A RISQ inspection typically takes most of a working day on board. The actual duration depends on vessel condition, how well evidence is organised, and the number of applicable questions. Having everything accessible by section is the single biggest factor in keeping the inspection moving efficiently.
RightShip inspection frequency depends on the vessel's risk profile and charterer requirements. Frequency increases if a vessel receives a poor score or a charterer requests an early re-inspection. Vessels with consistently high scores may be granted extended intervals.
At minimum: certificates (ISM, ISPS, MLC, MARPOL), SMS manuals and procedures, drill records, maintenance logs, crew training records, ECDIS familiarization checklists, and corrective action reports from previous inspections. Organise evidence by section before the inspector boards.

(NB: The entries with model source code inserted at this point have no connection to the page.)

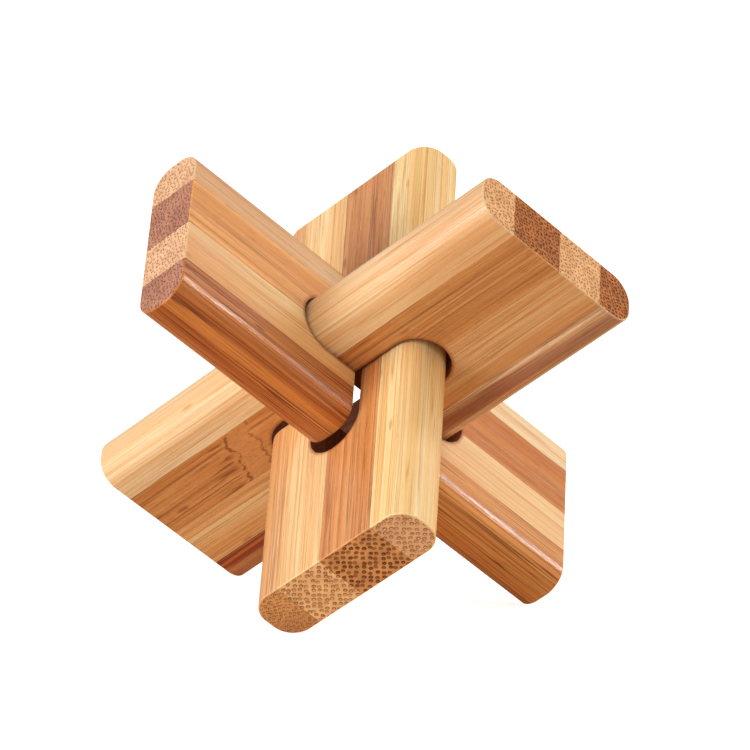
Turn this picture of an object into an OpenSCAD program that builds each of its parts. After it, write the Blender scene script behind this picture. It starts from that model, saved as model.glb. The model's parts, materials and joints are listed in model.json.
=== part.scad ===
// Three-board burr puzzle in laminated bamboo.
// Three equal boards cross at right angles through each other's slots, and the
// finished burr stands on the three lower board ends.

/* [Boards] */
// Length of each board
board_l = 60; // [56:0.5:72]
// Width of each board, across its bamboo strips
board_w = 23.4; // [22.6:0.1:23.8]
// Thickness of each board
board_t = 6.8; // [6.2:0.1:7.2]
// Radius of the rounded long edges
edge_r = 2.8; // [1:0.1:3]

/* [Slots] */
// Width of each slot
slot_w = 7.5; // [7.4:0.1:8]
// Length of the slots in the left and right boards, rounded ends included
slot_l = 25; // [24.8:0.1:26]
// Length of the slot in the front board, which is the looser one
front_slot_l = 26; // [25.2:0.1:27]
// How far the left slot sits towards its board's foot, and the right one towards its head
slot_shift = 0.35; // [0:0.05:0.4]
// Width of the channel that lets the front board pass the left board's rail
channel_w = 8; // [7.6:0.1:9]

/* [Bamboo strips] */
// Glue lines of the left board, from its middle towards its light edge
left_glue = [6.5, -0.5, -6.4];
// Glue lines of the right board
right_glue = [6.7, -0.4, -6.9];
// Glue lines of the front board
front_glue = [6.8, -0.8, -7.3];

/* [Colours] */
// Natural bamboo
light = "burlywood"; // [burlywood, wheat, tan]
// Carbonised bamboo
dark = "peru"; // [peru, sienna, saddlebrown]

/* [Hidden] */
$fn = 64;
// A cutter reaches this far past what it cuts
over = 1;
// Height of the crossing above the surface that the three lower ends stand on
rise = (board_l / 2 + (board_w + board_t) / 2 - (2 - sqrt(2)) * edge_r) / sqrt(3);
// Lean that brings the diagonal between the three boards upright
lean = acos(1 / sqrt(3));

// Every board is drawn along X with its thickness along Y and its strips stacked
// along Z, with the light edge at +Z. The end at +X is the head, at -X the foot.

// One turn moves X to Y, Y to Z and Z to X, from one board's place to the next
module turn_to_next_board() rotate([90, 0, 90]) children();

// The burr stands on the feet of its boards, with the right board's head at +X
module stand()
    translate([0, 0, rise]) rotate([-lean, 0, 0]) rotate([0, 0, 225]) children();

module left_place() stand() children();
module right_place() stand() turn_to_next_board() children();
module front_place() stand() turn_to_next_board() turn_to_next_board() children();

// Section of a board in the YZ plane with four rounded corners
module board_section() {
    flat_t = board_t - 2 * edge_r;
    flat_w = board_w - 2 * edge_r;
    square([board_t, flat_w], center = true);
    square([flat_t, board_w], center = true);
    for (y = [-1, 1], z = [-1, 1])
        translate([y * flat_t / 2, z * flat_w / 2]) circle(r = edge_r);
}

// The part of a plain board from height low to height high
module strip(low, high)
    intersection() {
        rotate([90, 0, 90]) linear_extrude(board_l, center = true) board_section();
        translate([-board_l, -board_w, low]) cube([2 * board_l, 2 * board_w, high - low]);
    }

// Routered slot along the board, with round ends and its middle at x = middle
module slot(length, middle = 0) {
    reach = (length - slot_w) / 2;
    depth = board_t + 2 * over;
    translate([middle, 0, 0]) rotate([90, 0, 0]) {
        for (side = [-1, 1])
            translate([side * reach, 0, 0]) cylinder(h = depth, d = slot_w, center = true);
        cube([2 * reach, slot_w, depth], center = true);
    }
}

// Opening from x = start to x = end through the rail below the slot
module rail_opening(start, end)
    translate([start, -board_t / 2 - over, -board_w / 2 - over])
        cube([end - start, board_t + 2 * over, board_w / 2 + over]);

// Everything on the head side (+1) or the foot side (-1) of x = at
module half(side, at)
    translate([at + side * board_l / 2, 0, 0])
        cube([board_l, 2 * board_w, 2 * board_w], center = true);

// Cuts of the three boards. The left board has a channel in the middle of its
// lower rail, the right board has its slot alone, and the front board's lower
// rail is open from its middle to the head end of its slot.
module left_cuts() {
    slot(slot_l, -slot_shift);
    rail_opening(-channel_w / 2, channel_w / 2);
}
module right_cuts() slot(slot_l, slot_shift);
module front_cuts() {
    slot(front_slot_l);
    rail_opening(-channel_w / 2, front_slot_l / 2);
}

module left_strip(low, high)
    left_place() difference() { strip(low, high); left_cuts(); }
module right_strip(low, high)
    right_place() difference() { strip(low, high); right_cuts(); }
module front_strip(low, high)
    front_place() difference() { strip(low, high); front_cuts(); }

// A lower strip is cut in two, and these keep the piece at one end of the board
module left_piece(side, low, high)
    left_place() intersection() {
        difference() { strip(low, high); left_cuts(); }
        half(side, 0);
    }
module front_piece(side, low, high)
    front_place() intersection() {
        difference() { strip(low, high); front_cuts(); }
        half(side, 0);
    }

top = board_w / 2;

module left_light_edge() color(light) left_strip(left_glue[0], top);
module left_dark_core() color(dark) left_strip(left_glue[1], left_glue[0]);
module left_light_core_head() color(light) left_piece(1, left_glue[2], left_glue[1]);
module left_light_core_foot() color(light) left_piece(-1, left_glue[2], left_glue[1]);
module left_dark_edge_head() color(dark) left_piece(1, -top, left_glue[2]);
module left_dark_edge_foot() color(dark) left_piece(-1, -top, left_glue[2]);

module right_light_edge() color(light) right_strip(right_glue[0], top);
module right_dark_core() color(dark) right_strip(right_glue[1], right_glue[0]);
module right_light_core() color(light) right_strip(right_glue[2], right_glue[1]);
module right_dark_edge() color(dark) right_strip(-top, right_glue[2]);

module front_light_edge() color(light) front_strip(front_glue[0], top);
module front_dark_core() color(dark) front_strip(front_glue[1], front_glue[0]);
module front_light_core_head() color(light) front_piece(1, front_glue[2], front_glue[1]);
module front_light_core_foot() color(light) front_piece(-1, front_glue[2], front_glue[1]);
module front_dark_edge_head() color(dark) front_piece(1, -top, front_glue[2]);
module front_dark_edge_foot() color(dark) front_piece(-1, -top, front_glue[2]);

left_light_edge();
left_dark_core();
left_light_core_head();
left_light_core_foot();
left_dark_edge_head();
left_dark_edge_foot();
right_light_edge();
right_dark_core();
right_light_core();
right_dark_edge();
front_light_edge();
front_dark_core();
front_light_core_head();
front_light_core_foot();
front_dark_edge_head();
front_dark_edge_foot();
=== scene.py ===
import json
import math
import random

import bmesh
import bpy
from mathutils import Matrix, Vector


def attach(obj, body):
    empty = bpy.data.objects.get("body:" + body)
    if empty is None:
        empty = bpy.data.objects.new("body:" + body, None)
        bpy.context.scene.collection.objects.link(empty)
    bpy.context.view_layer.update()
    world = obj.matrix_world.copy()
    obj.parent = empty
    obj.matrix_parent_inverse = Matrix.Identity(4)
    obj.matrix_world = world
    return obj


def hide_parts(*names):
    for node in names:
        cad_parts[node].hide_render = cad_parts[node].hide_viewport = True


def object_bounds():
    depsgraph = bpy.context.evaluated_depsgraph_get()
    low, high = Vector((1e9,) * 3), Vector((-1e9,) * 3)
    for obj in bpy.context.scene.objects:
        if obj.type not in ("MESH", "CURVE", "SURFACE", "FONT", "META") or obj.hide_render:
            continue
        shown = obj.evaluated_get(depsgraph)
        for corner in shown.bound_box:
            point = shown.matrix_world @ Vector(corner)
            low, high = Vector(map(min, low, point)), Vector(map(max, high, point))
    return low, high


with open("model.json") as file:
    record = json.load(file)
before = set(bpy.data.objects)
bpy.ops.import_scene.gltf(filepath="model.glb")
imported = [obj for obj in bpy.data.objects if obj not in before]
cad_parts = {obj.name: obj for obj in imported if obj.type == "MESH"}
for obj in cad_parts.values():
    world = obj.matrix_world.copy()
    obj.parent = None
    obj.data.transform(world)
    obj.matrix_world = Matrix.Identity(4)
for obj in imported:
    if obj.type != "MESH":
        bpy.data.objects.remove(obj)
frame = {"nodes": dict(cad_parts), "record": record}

# The finished look of a three-board burr puzzle in laminated bamboo. Each bamboo strip is its own
# piece: the board is shaped, slotted and eased as one block, and then cut along its glue lines.
# Boards are made in millimetres, with u along the board, v through it and w across its strips.

cad_low, cad_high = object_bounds()
MM = 0.001

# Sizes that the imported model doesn't name
EDGE_R = 2.8
SLOT_W = 7.5
SLOT_L = 25.0
FRONT_SLOT_L = 26.0
# How far the left slot sits towards its board's foot, and the right one towards its head
SLOT_SHIFT = 0.35
CHANNEL_W = 8.0
# The eased edges at the board ends and round the slots
END_EASE = 0.16
RIM_EASE = 0.07
# How far the router wandered off the slot's outline
ROUTER_JITTER = 0.025
# A cutter reaches this far past what it cuts
OVER = 1
# Edges that bend by more degrees than this are eased
SHARP_ANGLE = 40

# ---------------------------------------------------------------- the boards' places
mounts = {m["name"]: m for m in frame["record"]["mounts"]}
crossing = (cad_low + cad_high) / 2
BOARDS = ("left", "right", "front")
board_axes = [Vector(mounts[f"{b}_head_end"]["axis"]).normalized() for b in BOARDS]
half_length = (Vector(mounts["left_head_end"]["pos_m"]) - crossing).length / MM


def place(board):
    """The matrix from a board's u, v, w in millimetres to the row frame in metres."""
    i = BOARDS.index(board)
    u, v, w = (board_axes[(i + k) % 3] for k in range(3))
    turn = Matrix((u, v, w)).transposed().to_4x4()
    return Matrix.Translation(crossing) @ turn @ Matrix.Scale(MM, 4)


def extent(node, board, axis):
    """Lowest and highest value of a CAD node along one of its board's own axes."""
    back = place(board).inverted()
    values = [(back @ v.co)[axis] for v in frame["nodes"][node].data.vertices]
    return min(values), max(values)


def strips_of(board):
    """The names of a board's CAD nodes, without the board's own name."""
    return [n[len(board) + 1:] for n in frame["nodes"] if n.startswith(board + "_")]


half_thickness = extent("left_dark_core", "left", 1)[1]
half_width = extent("left_light_edge", "left", 2)[1]

# Each board's slot, from its foot end to its head end, and the open part of its lower rail
CUTS = {
    "left": {"slot": (-SLOT_L / 2 - SLOT_SHIFT, SLOT_L / 2 - SLOT_SHIFT),
             "opening": (-CHANNEL_W / 2, CHANNEL_W / 2)},
    "right": {"slot": (-SLOT_L / 2 + SLOT_SHIFT, SLOT_L / 2 + SLOT_SHIFT),
              "opening": None},
    "front": {"slot": (-FRONT_SLOT_L / 2, FRONT_SLOT_L / 2),
              "opening": (-CHANNEL_W / 2, FRONT_SLOT_L / 2)},
}


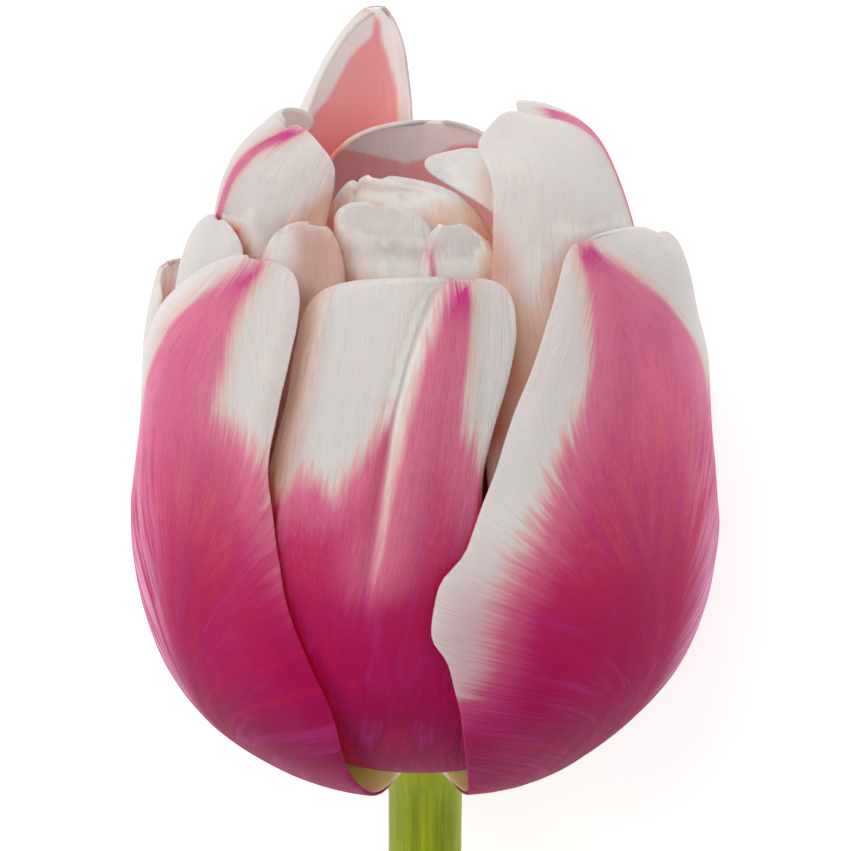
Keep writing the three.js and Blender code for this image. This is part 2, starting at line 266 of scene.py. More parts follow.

Summary — Your RISQ 3.2 Preparation Checklist
4 Weeks Out
- Run a full readiness audit across all 17 sections
- Pull all statutory certificates and check expiry dates
- Identify and log all deficiencies
2–3 Weeks Out
- Close all certification gaps — apply for renewals if needed
- Review and correct all record books (ORB, GRB, rest hours)
- Complete overdue PMS jobs
- Update SEEMP and CII records
1 Week Out
- Physical walkthrough of all decks, engine room, and bridge
- Check all LSA and fire equipment service dates
- Brief all officers — SMS, emergency procedures, certificates
- Office final review and sign-off on readiness
Inspection Day
- All documents organised and accessible
- Master briefed on inspector arrival protocol
- Officers at their stations and available for questions
- Record all findings raised during the inspection for follow-up
RISQ inspections are manageable. The vessels that score well year after year are not necessarily the newest or the best-maintained in absolute terms. They are the ones where the superintendent is engaged, the vessel knows what is expected of them, and nothing is left to assumption. That is achievable for any fleet — but it requires starting early and treating preparation as a process, not a last-minute exercise.
If your last RISQ inspection had findings, do not wait for the next inspection to fix them. Start now.